> [Description of the task] Using the material below, print the line that contains "if empty is", the line that contains "bpy.context.scene.camera = camera", and every line in between, exactly and nothing else.

> [Extracted entries]
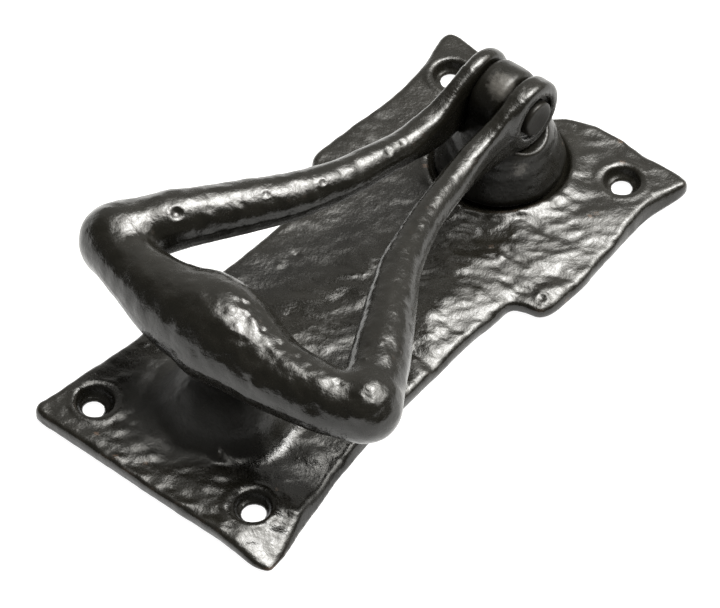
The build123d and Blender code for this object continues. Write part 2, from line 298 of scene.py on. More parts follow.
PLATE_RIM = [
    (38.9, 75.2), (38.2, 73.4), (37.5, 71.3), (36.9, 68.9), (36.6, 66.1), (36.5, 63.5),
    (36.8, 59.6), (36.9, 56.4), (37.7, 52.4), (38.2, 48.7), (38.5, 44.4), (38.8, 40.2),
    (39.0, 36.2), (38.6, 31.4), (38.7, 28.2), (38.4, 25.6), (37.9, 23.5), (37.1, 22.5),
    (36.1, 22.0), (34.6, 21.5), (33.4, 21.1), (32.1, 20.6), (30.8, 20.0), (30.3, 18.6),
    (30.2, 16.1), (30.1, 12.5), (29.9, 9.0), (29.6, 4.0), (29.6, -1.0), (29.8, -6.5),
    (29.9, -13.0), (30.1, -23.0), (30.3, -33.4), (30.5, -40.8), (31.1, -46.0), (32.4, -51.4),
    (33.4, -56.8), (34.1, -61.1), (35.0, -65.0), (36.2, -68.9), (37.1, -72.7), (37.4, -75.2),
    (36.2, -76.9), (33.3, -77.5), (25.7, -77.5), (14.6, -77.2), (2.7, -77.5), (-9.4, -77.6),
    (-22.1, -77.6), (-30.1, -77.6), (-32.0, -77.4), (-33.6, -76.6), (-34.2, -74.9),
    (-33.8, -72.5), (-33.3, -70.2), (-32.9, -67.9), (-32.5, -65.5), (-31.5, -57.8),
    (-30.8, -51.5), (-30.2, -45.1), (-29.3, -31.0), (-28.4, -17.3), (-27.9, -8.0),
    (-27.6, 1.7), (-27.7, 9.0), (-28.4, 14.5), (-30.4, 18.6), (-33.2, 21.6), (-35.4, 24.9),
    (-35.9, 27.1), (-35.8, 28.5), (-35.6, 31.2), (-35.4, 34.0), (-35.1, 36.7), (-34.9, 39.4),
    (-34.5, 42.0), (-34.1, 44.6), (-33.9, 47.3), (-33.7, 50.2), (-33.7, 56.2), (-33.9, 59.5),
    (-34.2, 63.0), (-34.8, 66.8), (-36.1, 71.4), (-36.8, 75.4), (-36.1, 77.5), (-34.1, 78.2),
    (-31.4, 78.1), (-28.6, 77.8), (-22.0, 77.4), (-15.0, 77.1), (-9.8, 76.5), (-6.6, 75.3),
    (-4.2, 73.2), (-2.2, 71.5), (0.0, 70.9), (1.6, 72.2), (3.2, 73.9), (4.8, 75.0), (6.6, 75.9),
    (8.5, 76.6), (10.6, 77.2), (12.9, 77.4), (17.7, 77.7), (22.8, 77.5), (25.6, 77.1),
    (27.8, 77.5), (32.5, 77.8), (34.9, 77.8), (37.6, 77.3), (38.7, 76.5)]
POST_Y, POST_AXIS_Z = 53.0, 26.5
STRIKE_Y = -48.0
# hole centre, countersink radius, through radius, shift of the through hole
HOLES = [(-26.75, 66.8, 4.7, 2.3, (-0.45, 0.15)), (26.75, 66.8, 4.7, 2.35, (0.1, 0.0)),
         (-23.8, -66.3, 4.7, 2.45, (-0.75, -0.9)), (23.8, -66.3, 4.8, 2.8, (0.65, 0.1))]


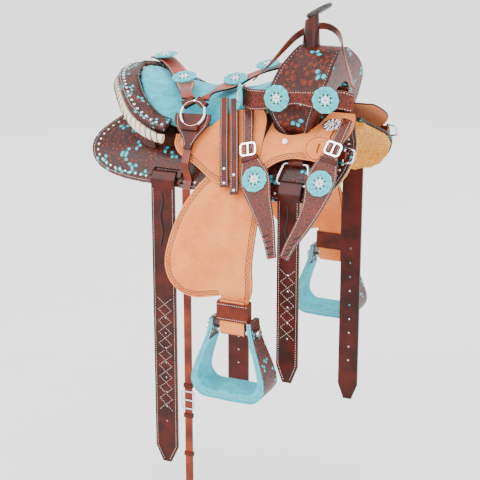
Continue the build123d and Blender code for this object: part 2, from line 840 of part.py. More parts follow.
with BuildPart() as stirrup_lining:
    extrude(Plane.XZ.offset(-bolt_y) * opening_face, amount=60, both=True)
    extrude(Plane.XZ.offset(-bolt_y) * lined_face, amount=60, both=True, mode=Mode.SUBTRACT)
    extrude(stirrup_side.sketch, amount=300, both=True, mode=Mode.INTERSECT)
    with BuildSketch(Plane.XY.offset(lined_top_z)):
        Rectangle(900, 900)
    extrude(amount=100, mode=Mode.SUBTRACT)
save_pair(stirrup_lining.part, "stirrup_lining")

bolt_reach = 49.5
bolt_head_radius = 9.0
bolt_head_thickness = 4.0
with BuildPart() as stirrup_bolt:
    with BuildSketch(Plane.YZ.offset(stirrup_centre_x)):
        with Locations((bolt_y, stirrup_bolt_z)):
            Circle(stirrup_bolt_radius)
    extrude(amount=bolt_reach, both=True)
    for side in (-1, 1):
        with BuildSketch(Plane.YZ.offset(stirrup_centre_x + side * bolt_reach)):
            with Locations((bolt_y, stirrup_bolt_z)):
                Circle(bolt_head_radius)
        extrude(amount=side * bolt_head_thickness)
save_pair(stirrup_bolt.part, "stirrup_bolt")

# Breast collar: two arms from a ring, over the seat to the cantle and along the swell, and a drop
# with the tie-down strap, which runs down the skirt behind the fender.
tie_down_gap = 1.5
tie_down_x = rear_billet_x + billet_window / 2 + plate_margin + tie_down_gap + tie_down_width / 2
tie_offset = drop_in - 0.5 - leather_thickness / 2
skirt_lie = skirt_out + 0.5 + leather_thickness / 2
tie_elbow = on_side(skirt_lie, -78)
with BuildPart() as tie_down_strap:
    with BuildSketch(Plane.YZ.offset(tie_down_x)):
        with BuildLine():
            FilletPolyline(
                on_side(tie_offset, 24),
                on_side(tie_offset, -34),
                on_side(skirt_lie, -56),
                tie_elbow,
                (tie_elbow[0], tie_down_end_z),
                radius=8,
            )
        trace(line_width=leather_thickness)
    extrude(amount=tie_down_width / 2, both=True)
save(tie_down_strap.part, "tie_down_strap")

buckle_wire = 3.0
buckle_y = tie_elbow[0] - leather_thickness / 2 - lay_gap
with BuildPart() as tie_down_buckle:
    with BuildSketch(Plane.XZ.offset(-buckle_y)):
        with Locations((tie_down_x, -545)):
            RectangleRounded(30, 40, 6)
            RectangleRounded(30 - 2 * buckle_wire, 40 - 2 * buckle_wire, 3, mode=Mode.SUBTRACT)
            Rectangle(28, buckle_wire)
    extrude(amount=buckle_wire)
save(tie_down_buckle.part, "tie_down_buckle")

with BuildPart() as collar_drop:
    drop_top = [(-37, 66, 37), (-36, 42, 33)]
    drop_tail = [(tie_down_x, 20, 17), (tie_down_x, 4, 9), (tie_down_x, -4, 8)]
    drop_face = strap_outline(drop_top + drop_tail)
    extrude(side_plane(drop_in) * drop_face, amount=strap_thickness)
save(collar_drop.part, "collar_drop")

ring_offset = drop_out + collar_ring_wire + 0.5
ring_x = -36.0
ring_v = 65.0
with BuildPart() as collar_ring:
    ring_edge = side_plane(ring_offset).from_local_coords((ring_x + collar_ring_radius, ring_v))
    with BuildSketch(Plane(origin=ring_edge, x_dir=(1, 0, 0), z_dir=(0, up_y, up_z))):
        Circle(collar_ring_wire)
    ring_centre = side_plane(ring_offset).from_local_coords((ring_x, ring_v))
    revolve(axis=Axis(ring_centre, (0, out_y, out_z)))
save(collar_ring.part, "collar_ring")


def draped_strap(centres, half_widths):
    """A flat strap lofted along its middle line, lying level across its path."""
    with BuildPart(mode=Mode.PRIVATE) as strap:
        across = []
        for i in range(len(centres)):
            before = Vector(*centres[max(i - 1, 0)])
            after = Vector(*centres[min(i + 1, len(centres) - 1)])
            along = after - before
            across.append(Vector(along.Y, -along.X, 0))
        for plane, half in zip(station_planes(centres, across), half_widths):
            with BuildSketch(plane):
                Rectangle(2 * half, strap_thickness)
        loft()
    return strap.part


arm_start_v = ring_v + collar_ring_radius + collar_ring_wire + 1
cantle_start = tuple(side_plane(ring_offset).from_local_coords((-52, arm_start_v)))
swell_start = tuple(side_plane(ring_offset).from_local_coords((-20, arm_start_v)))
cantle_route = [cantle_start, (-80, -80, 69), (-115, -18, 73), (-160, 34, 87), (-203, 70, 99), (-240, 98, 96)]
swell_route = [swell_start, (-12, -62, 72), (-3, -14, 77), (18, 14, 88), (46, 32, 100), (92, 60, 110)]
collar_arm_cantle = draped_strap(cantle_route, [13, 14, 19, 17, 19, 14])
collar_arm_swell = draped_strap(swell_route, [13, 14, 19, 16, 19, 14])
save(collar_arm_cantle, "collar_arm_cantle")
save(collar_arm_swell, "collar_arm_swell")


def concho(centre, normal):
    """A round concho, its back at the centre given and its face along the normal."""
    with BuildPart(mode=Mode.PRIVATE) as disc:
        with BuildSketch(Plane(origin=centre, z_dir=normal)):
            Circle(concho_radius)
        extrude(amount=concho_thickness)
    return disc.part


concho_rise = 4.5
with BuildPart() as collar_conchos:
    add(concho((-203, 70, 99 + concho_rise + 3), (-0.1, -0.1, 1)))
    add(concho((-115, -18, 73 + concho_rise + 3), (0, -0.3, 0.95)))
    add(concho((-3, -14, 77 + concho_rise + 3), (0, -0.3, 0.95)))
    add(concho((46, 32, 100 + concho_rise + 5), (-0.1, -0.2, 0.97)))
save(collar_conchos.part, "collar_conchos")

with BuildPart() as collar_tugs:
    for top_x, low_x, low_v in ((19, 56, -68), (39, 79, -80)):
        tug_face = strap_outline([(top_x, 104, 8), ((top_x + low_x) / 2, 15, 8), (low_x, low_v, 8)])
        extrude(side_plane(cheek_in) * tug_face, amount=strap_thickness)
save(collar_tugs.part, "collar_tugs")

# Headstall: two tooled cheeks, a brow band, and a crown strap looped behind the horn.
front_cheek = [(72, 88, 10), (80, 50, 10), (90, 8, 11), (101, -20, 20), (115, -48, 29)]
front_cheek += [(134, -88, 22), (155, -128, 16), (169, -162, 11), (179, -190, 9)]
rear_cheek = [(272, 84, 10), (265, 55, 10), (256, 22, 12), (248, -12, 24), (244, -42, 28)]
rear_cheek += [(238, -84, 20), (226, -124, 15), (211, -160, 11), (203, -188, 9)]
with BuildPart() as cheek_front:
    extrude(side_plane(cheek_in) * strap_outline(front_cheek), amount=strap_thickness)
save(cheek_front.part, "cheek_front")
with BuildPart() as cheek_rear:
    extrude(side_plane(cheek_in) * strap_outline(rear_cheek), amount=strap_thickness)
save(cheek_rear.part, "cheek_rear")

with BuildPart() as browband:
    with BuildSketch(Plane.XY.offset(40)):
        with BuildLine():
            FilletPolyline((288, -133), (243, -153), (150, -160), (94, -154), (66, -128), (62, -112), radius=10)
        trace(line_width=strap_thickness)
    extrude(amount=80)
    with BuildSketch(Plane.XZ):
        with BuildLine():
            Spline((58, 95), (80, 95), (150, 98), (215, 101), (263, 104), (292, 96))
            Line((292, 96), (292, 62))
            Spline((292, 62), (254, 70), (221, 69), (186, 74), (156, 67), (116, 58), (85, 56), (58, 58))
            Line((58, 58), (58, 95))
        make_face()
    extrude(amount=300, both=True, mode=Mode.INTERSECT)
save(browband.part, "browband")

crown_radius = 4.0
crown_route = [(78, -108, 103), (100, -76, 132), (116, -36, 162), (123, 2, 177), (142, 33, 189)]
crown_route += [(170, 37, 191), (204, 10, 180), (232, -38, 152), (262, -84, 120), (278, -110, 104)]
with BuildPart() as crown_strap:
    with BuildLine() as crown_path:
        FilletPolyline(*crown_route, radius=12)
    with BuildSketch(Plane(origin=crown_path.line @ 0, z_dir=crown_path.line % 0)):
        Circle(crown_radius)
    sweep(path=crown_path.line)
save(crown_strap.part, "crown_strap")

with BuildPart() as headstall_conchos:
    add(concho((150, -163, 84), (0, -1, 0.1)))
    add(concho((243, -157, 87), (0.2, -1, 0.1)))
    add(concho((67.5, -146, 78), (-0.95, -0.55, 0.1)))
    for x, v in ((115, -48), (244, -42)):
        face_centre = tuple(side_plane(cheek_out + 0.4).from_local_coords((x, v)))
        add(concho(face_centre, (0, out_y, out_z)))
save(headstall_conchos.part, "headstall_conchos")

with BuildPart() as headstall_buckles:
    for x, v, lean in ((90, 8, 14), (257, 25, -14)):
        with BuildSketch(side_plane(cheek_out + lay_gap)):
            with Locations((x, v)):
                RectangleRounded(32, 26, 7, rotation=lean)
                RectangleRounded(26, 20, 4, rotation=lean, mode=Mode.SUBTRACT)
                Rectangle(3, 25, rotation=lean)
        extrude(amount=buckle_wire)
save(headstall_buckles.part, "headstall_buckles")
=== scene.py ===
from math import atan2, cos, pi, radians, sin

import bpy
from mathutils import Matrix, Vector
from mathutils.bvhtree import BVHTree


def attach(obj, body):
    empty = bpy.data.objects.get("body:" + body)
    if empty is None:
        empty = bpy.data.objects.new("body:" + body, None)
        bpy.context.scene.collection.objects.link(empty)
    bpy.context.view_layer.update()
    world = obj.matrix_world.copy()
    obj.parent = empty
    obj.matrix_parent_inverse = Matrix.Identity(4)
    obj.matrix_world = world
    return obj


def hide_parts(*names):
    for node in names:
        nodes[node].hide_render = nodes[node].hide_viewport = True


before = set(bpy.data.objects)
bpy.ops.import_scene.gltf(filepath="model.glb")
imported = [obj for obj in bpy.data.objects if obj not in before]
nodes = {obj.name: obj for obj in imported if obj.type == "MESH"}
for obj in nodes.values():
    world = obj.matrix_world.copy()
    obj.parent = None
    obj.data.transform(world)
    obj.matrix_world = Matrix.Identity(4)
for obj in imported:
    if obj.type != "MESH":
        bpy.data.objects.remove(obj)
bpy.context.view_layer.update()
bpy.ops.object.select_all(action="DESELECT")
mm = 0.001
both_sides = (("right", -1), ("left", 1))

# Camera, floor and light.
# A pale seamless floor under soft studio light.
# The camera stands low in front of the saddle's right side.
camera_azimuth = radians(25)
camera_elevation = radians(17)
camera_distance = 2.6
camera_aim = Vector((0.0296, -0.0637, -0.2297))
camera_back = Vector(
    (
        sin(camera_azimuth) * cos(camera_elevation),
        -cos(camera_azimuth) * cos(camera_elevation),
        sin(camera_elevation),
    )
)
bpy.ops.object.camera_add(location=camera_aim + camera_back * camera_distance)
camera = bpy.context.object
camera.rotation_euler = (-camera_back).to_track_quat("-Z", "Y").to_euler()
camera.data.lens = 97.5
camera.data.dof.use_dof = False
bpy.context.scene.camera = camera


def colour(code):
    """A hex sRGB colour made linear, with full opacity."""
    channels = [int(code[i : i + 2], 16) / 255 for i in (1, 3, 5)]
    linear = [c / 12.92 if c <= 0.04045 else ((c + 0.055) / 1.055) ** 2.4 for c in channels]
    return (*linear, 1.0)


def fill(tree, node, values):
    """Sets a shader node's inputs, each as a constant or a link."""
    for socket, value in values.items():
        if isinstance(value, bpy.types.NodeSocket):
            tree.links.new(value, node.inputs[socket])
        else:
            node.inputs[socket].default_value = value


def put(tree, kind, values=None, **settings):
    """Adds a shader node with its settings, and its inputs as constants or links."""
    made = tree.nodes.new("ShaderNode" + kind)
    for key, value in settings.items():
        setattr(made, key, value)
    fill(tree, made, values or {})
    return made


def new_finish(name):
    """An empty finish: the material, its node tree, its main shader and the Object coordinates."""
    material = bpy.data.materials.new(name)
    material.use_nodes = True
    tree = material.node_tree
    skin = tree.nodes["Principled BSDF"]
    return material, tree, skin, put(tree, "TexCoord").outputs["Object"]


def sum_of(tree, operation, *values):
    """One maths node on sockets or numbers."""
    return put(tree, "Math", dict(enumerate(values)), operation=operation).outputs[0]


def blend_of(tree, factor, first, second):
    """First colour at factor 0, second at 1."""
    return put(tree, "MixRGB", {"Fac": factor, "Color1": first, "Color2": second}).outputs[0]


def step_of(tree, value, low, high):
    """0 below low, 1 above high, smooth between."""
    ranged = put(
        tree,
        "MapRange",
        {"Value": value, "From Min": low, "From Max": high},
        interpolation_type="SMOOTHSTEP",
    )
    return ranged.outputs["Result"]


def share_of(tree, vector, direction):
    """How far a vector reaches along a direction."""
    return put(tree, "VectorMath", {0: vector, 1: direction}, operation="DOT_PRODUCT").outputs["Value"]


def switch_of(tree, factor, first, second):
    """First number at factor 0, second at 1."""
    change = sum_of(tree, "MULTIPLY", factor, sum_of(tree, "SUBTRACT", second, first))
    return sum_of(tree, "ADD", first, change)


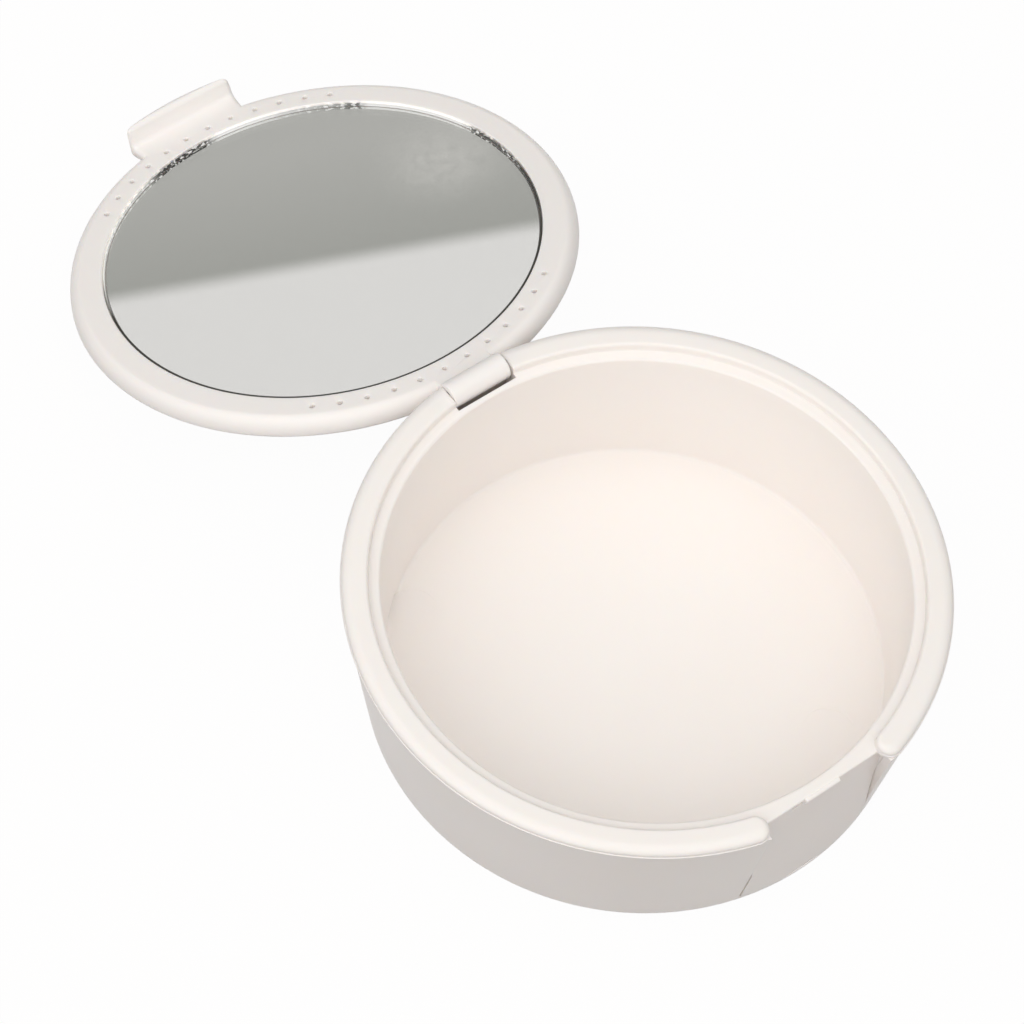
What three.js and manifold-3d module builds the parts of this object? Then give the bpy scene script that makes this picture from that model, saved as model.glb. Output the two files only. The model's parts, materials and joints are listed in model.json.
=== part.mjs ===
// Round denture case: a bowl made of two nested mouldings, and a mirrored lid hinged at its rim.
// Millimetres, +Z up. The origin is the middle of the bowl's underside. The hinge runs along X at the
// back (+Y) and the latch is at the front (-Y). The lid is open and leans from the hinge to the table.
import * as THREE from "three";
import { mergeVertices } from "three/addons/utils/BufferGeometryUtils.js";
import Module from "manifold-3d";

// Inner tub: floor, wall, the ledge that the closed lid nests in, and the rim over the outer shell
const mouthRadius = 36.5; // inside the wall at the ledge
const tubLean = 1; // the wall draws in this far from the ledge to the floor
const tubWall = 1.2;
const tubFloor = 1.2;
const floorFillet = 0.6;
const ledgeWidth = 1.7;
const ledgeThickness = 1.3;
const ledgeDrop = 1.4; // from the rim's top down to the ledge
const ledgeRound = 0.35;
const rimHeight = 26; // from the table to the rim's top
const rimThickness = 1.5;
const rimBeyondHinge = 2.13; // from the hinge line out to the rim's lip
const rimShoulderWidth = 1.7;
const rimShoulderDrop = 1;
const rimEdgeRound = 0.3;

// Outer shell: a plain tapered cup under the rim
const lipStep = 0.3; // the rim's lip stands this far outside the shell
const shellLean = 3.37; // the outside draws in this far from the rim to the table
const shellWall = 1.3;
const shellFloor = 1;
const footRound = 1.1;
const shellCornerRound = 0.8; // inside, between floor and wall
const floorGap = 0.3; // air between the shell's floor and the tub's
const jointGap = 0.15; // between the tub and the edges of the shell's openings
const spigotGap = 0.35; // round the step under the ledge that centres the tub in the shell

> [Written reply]
    if empty is None:
        empty = bpy.data.objects.new("body:" + body, None)
        bpy.context.scene.collection.objects.link(empty)
    bpy.context.view_layer.update()
    world = obj.matrix_world.copy()
    obj.parent = empty
    obj.matrix_parent_inverse = Matrix.Identity(4)
    obj.matrix_world = world
    return obj


def hide_parts(*names):
    for node in names:
        nodes[node].hide_render = nodes[node].hide_viewport = True


before = set(bpy.data.objects)
bpy.ops.import_scene.gltf(filepath="model.glb")
imported = [obj for obj in bpy.data.objects if obj not in before]
nodes = {obj.name: obj for obj in imported if obj.type == "MESH"}
for obj in nodes.values():
    world = obj.matrix_world.copy()
    obj.parent = None
    obj.data.transform(world)
    obj.matrix_world = Matrix.Identity(4)
for obj in imported:
    if obj.type != "MESH":
        bpy.data.objects.remove(obj)
bpy.context.view_layer.update()
bpy.ops.object.select_all(action="DESELECT")
mm = 0.001
both_sides = (("right", -1), ("left", 1))

# Camera, floor and light.
# A pale seamless floor under soft studio light.
# The camera stands low in front of the saddle's right side.
camera_azimuth = radians(25)
camera_elevation = radians(17)
camera_distance = 2.6
camera_aim = Vector((0.0296, -0.0637, -0.2297))
camera_back = Vector(
    (
        sin(camera_azimuth) * cos(camera_elevation),
        -cos(camera_azimuth) * cos(camera_elevation),
        sin(camera_elevation),
    )
)
bpy.ops.object.camera_add(location=camera_aim + camera_back * camera_distance)
camera = bpy.context.object
camera.rotation_euler = (-camera_back).to_track_quat("-Z", "Y").to_euler()
camera.data.lens = 97.5
camera.data.dof.use_dof = False
bpy.context.scene.camera = camera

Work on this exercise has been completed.